■ **GIVEN INSTRUCTION**: Write out each line exactly as it stands, please.

■ **GIVEN MATERIAL**:
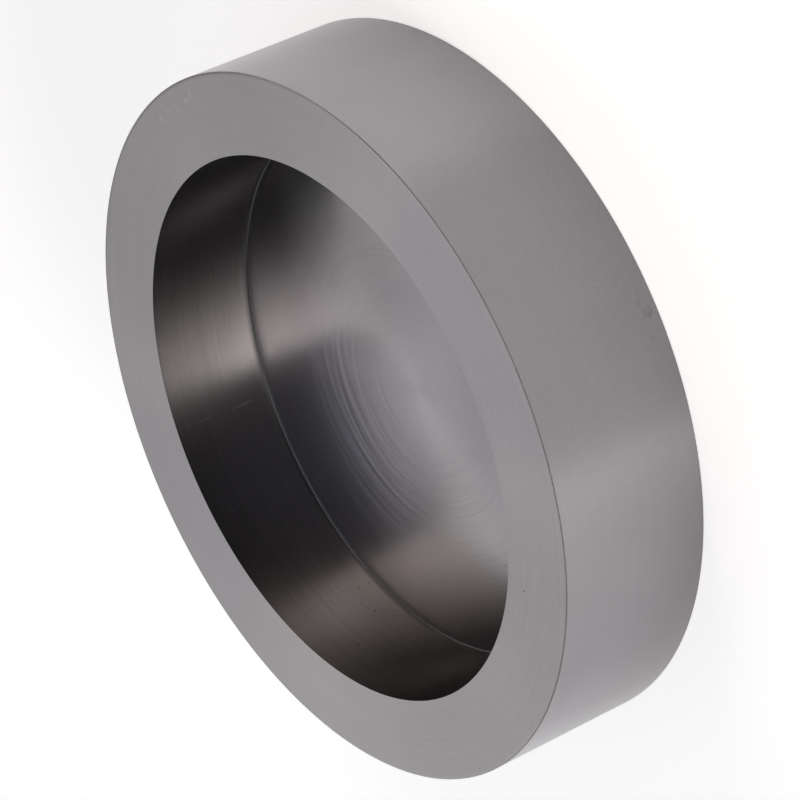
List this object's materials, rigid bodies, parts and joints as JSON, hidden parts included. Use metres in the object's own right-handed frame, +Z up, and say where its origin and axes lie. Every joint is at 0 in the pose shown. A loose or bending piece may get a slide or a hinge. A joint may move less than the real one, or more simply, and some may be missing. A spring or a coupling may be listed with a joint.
{
  "type": "graphite ingot mold",
  "caption": "Round dish turned from solid graphite, with a flat rim and a shallow flat-floored cavity with steep walls, in which metal is cast into a disc-shaped ingot.",
  "frame": {"origin": "centre of the flat base, on the plane that it stands on", "axes": "+Z up along the axis of the turning, out of the cavity; X and Y are free, because the piece is round"},
  "size_m": [0.07, 0.07, 0.016],
  "materials": {
    "graphite": "satin"
  },
  "bodies": {
    "root": {"mold_body": "graphite"}
  },
  "joints": []
}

■ **RESULT OF THIS TASK**:
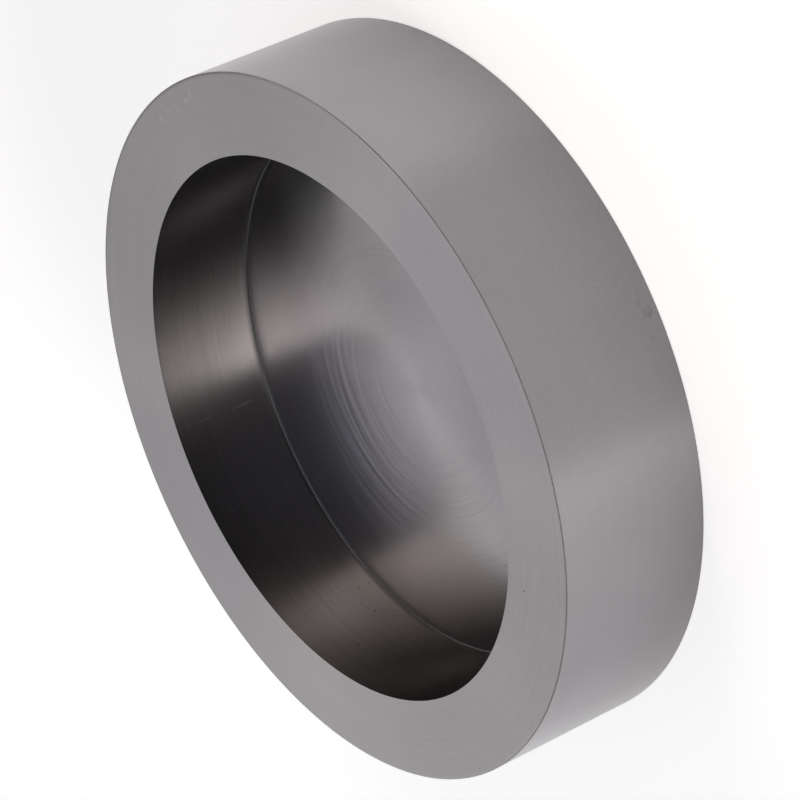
List this object's materials, rigid bodies, parts and joints as JSON, hidden parts included. Use metres in the object's own right-handed frame, +Z up, and say where its origin and axes lie. Every joint is at 0 in the pose shown. A loose or bending piece may get a slide or a hinge. A joint may move less than the real one, or more simply, and some may be missing. A spring or a coupling may be listed with a joint.
{
  "type": "graphite ingot mold",
  "caption": "Round dish turned from solid graphite, with a flat rim and a shallow flat-floored cavity with steep walls, in which metal is cast into a disc-shaped ingot.",
  "frame": {"origin": "centre of the flat base, on the plane that it stands on", "axes": "+Z up along the axis of the turning, out of the cavity; X and Y are free, because the piece is round"},
  "size_m": [0.07, 0.07, 0.016],
  "materials": {
    "graphite": "satin"
  },
  "bodies": {
    "root": {"mold_body": "graphite"}
  },
  "joints": []
}